L’Empire ottoman : naissance et expansion

Fondé vers 1299 et disparu en 1922, l’État ottoman est l’une des plus vastes constructions politiques de l’époque moderne et contemporaine. À la fin du XVIe siècle, il s’étend sur trois continents (Afrique, Asie, Europe), du Yémen à la Bosnie, de la Crimée au Soudan, de l’Algérie à l’Irak. Il occupe jusqu’au tiers, ou au quart, selon les limites géographiques qu’on prête à celle-ci, de la superficie de l’Europe. Il est la dernière formation impériale du Proche-Orient et l’ultime expression de l’universalité du monde islamique. L’idéologie officielle, sunnite, d’école juridique (madhhab) hanéfite, gouverne des populations qui relèvent de tribunaux chaféites, malékites ou hanbalites, mais aussi des groupes rattachés au chiisme (duodécimain, ismaïlien ou hétérodoxe, comme les formations anatoliennes kızılbaş, désignées à partir de la fin du XIXe siècle sous le nom d’Alevis).

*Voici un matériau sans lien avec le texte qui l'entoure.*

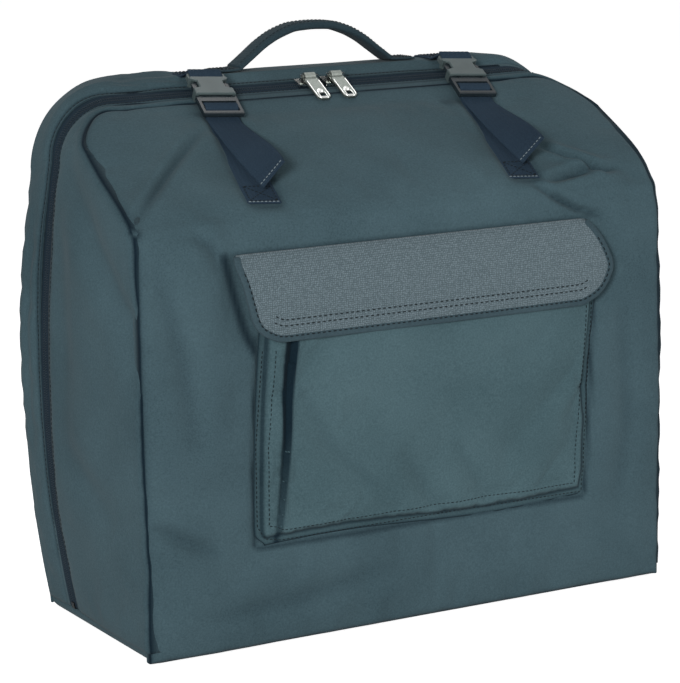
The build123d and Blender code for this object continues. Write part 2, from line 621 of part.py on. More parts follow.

À ses débuts, le futur Empire ottoman est une chefferie semi-nomade, un beylik comme il en existe plusieurs en Anatolie depuis l’effondrement de l’Empire seldjoukide. Située en Bithynie, au sud-est de la Propontide (mer de Marmara), la petite principauté absorbe en moins de deux siècles les États qui l’entourent. Elle développe des technologies militaires performantes et met en œuvre des systèmes centralisés de prélèvement fiscal. Elle conserve la plupart des usages et traditions des pays dominés et s’accommode des pouvoirs locaux placés sous sa tutelle. Son chef se pose en semblable du Grand Seldjoukide dont il récupère le titre et la mission qui lui était jadis confiée : en 1395, le calife du Caire fait du bey Bayezid Ier le « sultan des terres byzantines » (sultan al-Rum), le chargeant ainsi de repousser les frontières du monde musulman en Europe.

Les Ottomans en Occident

L’histoire ottomane est étroitement liée à celle du continent européen. Les Turcs s’établissent dans les Balkans dès la seconde moitié du XIVe siècle. Après les Omeyyades de Cordoue, ils sont les seconds (les derniers) à fonder un empire islamique en Occident. En 1475, la partie européenne de l’Empire fournit 81 % des recettes du Trésor impérial. En 1512, 55 % environ de la population ottomane vit à l’ouest de Constantinople. Peuplée de 40 à 50 000 habitants, « la ville dont le monde rêve » (Ph. Mansel) est encore prospère. C’est un centre culturel de premier plan. Elle est sainte : un compagnon du Prophète, Ayyûb al-Ansârî, y a trouvé la mort en 672. À quatre reprises entre 1394 et 1422, les armées ottomanes échouent à la prendre. Le 29 mai 1453, le nouveau sultan Mehmed II perce les murailles de l’imprenable cité au terme de 54 jours d’un siège éreintant. Constantinople demeure Kostantiniyye durant toute l’époque ottomane. Mais elle est surtout « Islambol », c’est-à-dire « pleine d’Islam », et Istanbul, capitale omnivore de l’Empire.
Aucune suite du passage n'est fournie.